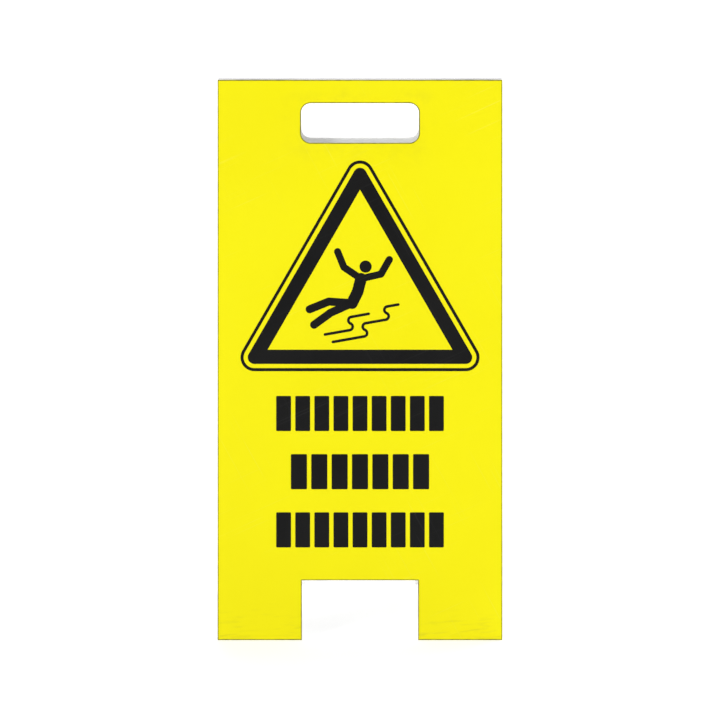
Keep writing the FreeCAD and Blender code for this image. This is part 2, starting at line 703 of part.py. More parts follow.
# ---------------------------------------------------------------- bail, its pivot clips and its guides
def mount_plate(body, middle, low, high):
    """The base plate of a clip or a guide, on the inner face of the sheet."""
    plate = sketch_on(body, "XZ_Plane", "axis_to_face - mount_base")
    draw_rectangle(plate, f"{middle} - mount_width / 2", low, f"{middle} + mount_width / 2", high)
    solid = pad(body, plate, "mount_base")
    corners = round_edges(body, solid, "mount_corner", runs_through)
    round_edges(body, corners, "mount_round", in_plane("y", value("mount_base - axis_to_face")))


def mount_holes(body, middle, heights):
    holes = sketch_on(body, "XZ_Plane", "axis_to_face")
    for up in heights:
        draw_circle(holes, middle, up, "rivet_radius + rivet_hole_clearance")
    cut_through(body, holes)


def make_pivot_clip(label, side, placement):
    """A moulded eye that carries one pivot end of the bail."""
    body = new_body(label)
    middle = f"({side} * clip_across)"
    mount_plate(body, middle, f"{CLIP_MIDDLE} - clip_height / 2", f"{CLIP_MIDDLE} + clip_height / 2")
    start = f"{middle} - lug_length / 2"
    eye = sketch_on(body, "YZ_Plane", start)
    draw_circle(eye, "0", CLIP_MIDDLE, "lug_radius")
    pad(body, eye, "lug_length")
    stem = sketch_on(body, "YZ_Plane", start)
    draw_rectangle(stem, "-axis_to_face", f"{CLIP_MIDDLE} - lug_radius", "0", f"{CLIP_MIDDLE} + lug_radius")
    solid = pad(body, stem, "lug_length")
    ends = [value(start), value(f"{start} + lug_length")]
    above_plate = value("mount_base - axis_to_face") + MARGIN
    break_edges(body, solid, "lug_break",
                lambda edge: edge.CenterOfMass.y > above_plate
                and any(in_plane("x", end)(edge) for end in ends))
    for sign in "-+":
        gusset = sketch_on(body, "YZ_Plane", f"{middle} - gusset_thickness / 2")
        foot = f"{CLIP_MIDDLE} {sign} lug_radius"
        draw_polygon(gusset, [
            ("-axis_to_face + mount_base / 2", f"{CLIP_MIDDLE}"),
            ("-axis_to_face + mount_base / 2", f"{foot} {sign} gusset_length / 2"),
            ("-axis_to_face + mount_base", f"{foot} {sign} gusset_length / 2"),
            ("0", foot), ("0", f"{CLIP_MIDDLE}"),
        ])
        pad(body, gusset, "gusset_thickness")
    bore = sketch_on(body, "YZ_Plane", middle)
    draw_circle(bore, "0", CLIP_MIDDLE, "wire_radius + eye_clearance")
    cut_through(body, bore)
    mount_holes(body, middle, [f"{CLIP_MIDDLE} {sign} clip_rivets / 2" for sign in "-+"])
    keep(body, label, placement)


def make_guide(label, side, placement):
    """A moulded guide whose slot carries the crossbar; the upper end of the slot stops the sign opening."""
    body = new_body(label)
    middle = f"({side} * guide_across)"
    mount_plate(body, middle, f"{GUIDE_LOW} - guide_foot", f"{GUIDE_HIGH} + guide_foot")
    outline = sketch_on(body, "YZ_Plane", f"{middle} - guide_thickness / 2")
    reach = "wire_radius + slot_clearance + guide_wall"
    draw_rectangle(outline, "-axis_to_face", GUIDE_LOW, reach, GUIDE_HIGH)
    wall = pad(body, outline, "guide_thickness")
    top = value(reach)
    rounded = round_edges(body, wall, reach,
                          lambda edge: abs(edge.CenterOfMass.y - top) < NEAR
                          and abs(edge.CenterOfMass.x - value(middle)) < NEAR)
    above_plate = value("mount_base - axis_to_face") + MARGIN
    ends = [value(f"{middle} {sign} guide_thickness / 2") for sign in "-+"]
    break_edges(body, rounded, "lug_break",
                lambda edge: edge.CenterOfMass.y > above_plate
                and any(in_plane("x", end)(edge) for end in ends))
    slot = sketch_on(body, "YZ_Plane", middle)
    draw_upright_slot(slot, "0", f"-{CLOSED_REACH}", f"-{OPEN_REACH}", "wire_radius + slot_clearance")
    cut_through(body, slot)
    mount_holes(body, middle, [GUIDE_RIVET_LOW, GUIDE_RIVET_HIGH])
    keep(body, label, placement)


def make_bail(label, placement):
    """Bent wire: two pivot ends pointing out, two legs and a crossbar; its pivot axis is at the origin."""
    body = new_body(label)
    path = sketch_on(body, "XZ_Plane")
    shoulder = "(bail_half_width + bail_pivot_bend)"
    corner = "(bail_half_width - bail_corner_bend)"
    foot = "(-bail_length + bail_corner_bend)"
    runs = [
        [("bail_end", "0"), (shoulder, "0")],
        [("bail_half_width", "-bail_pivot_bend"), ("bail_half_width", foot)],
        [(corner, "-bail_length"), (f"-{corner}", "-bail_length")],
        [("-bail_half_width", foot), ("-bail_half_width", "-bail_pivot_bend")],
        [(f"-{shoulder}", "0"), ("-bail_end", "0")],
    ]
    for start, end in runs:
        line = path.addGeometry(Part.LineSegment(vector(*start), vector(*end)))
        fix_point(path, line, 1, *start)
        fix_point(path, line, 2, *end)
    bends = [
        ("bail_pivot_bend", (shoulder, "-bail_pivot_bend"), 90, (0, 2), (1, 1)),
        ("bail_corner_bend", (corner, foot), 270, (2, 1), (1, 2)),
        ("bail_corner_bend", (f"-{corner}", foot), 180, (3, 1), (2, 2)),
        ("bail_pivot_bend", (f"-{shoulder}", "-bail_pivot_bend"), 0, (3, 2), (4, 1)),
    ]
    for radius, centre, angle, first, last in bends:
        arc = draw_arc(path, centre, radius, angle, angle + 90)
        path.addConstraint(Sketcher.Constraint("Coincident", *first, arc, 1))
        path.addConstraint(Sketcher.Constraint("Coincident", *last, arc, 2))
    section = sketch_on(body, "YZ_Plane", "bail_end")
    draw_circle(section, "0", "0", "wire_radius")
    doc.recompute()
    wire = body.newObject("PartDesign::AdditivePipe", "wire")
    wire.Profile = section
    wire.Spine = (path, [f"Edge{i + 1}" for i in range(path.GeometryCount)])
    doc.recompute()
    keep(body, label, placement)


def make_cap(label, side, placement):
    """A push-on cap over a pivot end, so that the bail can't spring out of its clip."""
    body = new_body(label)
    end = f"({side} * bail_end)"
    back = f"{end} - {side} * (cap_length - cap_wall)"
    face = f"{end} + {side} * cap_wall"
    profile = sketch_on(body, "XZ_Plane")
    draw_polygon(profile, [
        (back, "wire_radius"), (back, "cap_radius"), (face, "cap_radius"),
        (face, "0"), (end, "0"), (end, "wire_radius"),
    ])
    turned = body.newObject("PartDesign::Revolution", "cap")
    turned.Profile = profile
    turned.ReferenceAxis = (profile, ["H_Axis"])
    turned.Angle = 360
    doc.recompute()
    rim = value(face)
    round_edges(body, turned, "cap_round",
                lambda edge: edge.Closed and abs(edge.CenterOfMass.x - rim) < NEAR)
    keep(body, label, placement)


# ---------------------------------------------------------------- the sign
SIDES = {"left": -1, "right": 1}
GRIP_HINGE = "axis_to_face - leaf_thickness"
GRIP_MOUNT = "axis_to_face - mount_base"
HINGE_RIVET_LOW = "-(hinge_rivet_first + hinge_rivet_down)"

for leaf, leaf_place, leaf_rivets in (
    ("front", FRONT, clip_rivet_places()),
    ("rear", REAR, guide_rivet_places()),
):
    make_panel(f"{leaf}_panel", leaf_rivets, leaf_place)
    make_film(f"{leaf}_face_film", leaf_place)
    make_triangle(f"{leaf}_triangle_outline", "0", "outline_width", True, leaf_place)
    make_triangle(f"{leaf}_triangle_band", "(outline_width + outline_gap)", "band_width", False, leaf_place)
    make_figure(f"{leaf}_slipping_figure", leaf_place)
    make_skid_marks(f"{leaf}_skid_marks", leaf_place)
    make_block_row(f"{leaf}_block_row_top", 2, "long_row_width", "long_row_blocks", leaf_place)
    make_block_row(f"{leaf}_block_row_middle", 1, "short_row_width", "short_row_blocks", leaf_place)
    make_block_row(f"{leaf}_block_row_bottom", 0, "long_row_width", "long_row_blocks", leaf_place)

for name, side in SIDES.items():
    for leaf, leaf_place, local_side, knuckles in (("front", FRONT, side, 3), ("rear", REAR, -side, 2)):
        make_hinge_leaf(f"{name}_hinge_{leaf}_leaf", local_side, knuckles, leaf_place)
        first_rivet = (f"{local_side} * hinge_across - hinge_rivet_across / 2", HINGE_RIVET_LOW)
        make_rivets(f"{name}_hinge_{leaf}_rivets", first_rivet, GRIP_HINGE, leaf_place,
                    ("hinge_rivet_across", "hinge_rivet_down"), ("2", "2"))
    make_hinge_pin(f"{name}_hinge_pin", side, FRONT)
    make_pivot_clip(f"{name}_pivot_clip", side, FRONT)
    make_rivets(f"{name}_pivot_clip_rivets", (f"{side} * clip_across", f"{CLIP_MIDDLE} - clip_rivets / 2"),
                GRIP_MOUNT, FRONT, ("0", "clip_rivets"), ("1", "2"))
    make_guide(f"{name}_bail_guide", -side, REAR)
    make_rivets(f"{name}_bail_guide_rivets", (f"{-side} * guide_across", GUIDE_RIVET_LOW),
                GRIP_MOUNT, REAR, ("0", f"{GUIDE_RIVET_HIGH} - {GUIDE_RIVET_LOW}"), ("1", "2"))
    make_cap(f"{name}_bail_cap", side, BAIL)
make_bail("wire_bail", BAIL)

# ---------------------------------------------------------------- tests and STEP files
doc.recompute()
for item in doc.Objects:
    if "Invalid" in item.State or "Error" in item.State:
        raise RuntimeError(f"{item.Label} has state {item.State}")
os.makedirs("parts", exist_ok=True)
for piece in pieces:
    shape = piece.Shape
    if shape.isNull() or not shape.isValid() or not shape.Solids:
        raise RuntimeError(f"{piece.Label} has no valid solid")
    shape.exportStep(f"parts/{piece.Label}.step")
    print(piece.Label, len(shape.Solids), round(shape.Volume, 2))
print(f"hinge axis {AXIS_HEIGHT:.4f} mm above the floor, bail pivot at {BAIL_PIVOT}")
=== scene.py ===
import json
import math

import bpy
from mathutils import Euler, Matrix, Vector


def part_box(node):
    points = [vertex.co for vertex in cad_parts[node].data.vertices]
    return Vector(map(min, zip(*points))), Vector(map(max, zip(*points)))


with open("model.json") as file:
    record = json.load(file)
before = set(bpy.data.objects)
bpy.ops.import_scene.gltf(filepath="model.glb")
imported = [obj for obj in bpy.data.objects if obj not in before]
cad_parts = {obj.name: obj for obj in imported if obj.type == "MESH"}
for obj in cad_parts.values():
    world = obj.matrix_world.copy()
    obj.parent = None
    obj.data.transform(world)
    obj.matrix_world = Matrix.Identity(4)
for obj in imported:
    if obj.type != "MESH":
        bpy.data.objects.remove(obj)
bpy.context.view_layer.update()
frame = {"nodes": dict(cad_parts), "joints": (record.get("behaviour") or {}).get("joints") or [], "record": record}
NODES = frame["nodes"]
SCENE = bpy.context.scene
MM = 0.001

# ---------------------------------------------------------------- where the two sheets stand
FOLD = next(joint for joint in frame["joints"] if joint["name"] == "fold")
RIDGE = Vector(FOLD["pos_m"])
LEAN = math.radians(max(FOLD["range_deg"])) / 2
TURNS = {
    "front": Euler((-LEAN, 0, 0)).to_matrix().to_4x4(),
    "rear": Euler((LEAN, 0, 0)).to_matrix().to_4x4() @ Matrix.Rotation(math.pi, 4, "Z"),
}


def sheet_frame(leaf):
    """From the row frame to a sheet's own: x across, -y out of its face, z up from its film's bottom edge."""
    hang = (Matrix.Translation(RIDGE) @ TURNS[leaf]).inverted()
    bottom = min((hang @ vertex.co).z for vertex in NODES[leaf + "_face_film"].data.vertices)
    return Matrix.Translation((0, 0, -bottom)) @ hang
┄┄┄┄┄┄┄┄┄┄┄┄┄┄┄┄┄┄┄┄
● **Job**
Gather each line of the listing that holds the string "data".

● **The solution**
    points = [vertex.co for vertex in cad_parts[node].data.vertices]
before = set(bpy.data.objects)
imported = [obj for obj in bpy.data.objects if obj not in before]
    obj.data.transform(world)
        bpy.data.objects.remove(obj)
    bottom = min((hang @ vertex.co).z for vertex in NODES[leaf + "_face_film"].data.vertices)